At the top, agencies and well-known ghostwriters charge $4,000 to $15,000 a month, sometimes more. At that level you're paying for a team: a strategist, a writer, and an editor, often with someone managing engagement and analytics too. A few charge five figures a month and have waitlists.
So the range is wide, from a couple hundred dollars to the cost of a junior employee.
What you're actually paying for
The writing itself is the cheap part. What costs money is everything around it: the interview that pulls ideas out of your head, the consistency of someone whose job is shipping every week, and the taste to know which half-formed thought is worth a post and which should stay in drafts.
That last one is the real value of a good ghostwriter, and it's why the cheap tier so often disappoints. A $300-a-month writer can string sentences together. They usually can't tell you that your boring operational update is actually a great post if you reframe the decision behind it.
Where the math breaks
The problem with the $2,000-to-$3,000 tier isn't the quality of the work. It's the fit.
A lot of founders don't have a content problem that needs a full-time professional. They have a few good ideas a week and no time or appetite to write them down.

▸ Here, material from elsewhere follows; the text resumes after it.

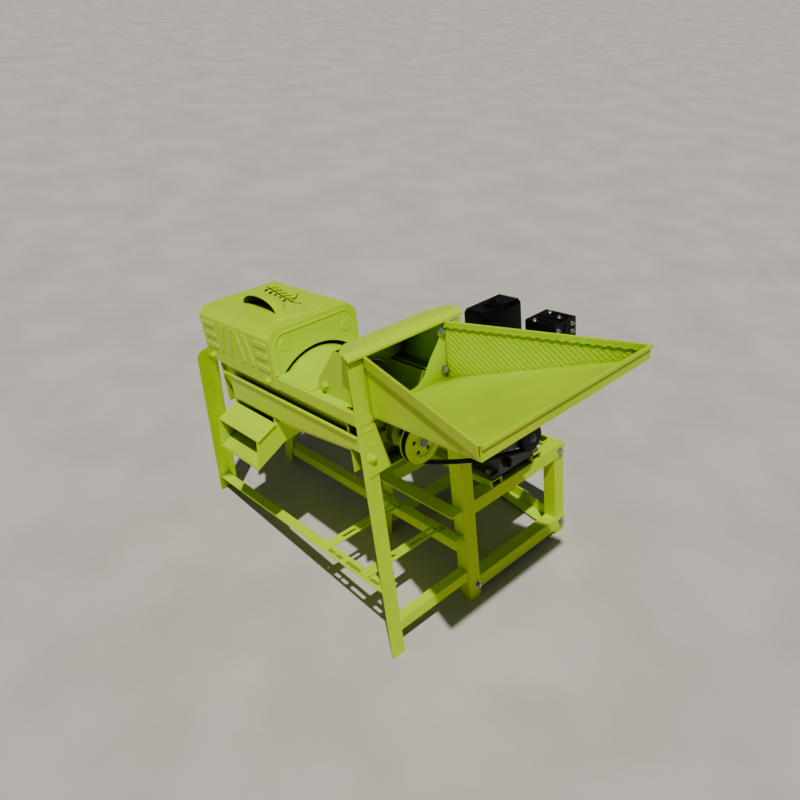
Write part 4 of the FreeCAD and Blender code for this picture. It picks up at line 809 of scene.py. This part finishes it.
def cylinder_details():
    lean = Matrix.Rotation(CYLINDER_LEAN, 4, "X")
    crank = Vector((0, *CRANK))
    places = [(crank + lean @ Vector((x, ROCKER_OUT, z)), lean @ Vector((0, 1, 0)))
              for x in ROCKER_BOLTS_X for z in ROCKER_BOLTS_Z]
    bolts("rocker_cover_bolts", places, ROCKER_BOLT_RADIUS, ROCKER_BOLT_HEIGHT)


def drive_details():
    shape = bmesh.new()
    turned(shape, DRUM_PULLEY_FACE, (1, 0, 0), DRUM_HUB_PROFILE, DRUM_HUB_SIDES)
    piece("drum_pulley_hub", shape, PAINT, "rotor")


# Floor, light and camera

def stage():
    mesh = bpy.data.meshes.new("floor")
    corners = [(a * FLOOR_HALF, b * FLOOR_HALF, 0) for a, b in ((-1, -1), (1, -1), (1, 1), (-1, 1))]
    mesh.from_pydata(corners, [], [(0, 1, 2, 3)])
    floor = bpy.data.objects.new("floor", mesh)
    floor.data.materials.append(FLOOR)
    bpy.context.scene.collection.objects.link(floor)


def light():
    key = bpy.data.lights.new("key", "SUN")
    key.energy = KEY_STRENGTH
    key.angle = KEY_ANGLE
    lamp = bpy.data.objects.new("key", key)
    lamp.rotation_mode = "QUATERNION"
    lamp.rotation_quaternion = KEY_FALL.to_track_quat("-Z", "Y")
    bpy.context.scene.collection.objects.link(lamp)
    world = bpy.data.worlds.new("studio")
    world.use_nodes = True
    back = world.node_tree.nodes["Background"]
    back.inputs["Color"].default_value = FILL_COLOUR
    back.inputs["Strength"].default_value = FILL_STRENGTH
    bpy.context.scene.world = world


def camera():
    az, dip = CAMERA_AZIMUTH, CAMERA_DIP
    forward = Vector((-math.sin(az) * math.cos(dip), math.cos(az) * math.cos(dip), -math.sin(dip)))
    level = Vector((math.cos(az), math.sin(az), 0.0))
    upright = level.cross(forward)
    right = level * math.cos(CAMERA_ROLL) + upright * math.sin(CAMERA_ROLL)
    up = upright * math.cos(CAMERA_ROLL) - level * math.sin(CAMERA_ROLL)
    turn = Matrix((right, up, -forward)).transposed().to_4x4()
    lens = bpy.data.cameras.new("camera")
    lens.sensor_width = SENSOR
    lens.lens = FOCAL_PIXELS * SENSOR / FRAME_PIXELS
    lens.clip_end = CAMERA_REACH
    eye = bpy.data.objects.new("camera", lens)
    place = BODY @ CAMERA_PLACE
    eye.matrix_world = Matrix.Translation(place) @ Matrix.Rotation(-BODY_TILT, 4, "Y") @ turn
    bpy.context.scene.collection.objects.link(eye)
    bpy.context.scene.camera = eye


finish_nodes()
hopper_details()
weld_seams()
hood_details()
strip_details()
frame_bolt_heads()
gusset_details()
side_cover_bolts()
starter_details()
muffler_details()
cleaner_details()
cylinder_details()
drive_details()
stage()
light()
camera()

Paying $3,000 a month, $36,000 a year, to solve that is a lot, especially early on when every dollar has three other jobs.
The other issue is voice. Even a great ghostwriter is interpreting you at one remove. They take your call, go away, and come back with their best guess at how you'd say it. Often it's close. Sometimes it reads like a competent stranger wearing your name, which is the exact thing readers can smell and a big reason so much LinkedIn content sounds the same.
The AI alternative, honestly
This is where AI tools come in, and it's worth being precise about what they replace.
Plenty of AI writing tools don't replace a ghostwriter at all. They replace the blank page. You still have to prompt them, edit the output, and supply the judgment. That's useful, and it's a different job.
The closer substitute is a voice-first tool that handles the interview, the expensive part, automatically. You talk for ten or fifteen minutes the way you'd talk to a ghostwriter on a call, and it writes the posts from your actual words. You're not prompting or editing from scratch. You're being interviewed, then approving.
That covers the two things you were really paying $3,000 for: someone to pull the ideas out, and the rhythm of a weekly habit. It doesn't replace a top agency's strategist or the human taste of a great editor. For a founder who just needs their real thinking turned into posts that sound like them, a voice conversation gets most of the way there for a fraction of the price. Edgar runs $49 a month against a ghostwriter's $2,000-plus.
If you want the full decision, including when a human is still the right call, I wrote a separate piece on whether to hire a LinkedIn ghostwriter.
The honest summary: hire a human if you want a strategist and an editor and you have the budget. Use a tool if what you actually need is the interview and the rhythm, minus the retainer.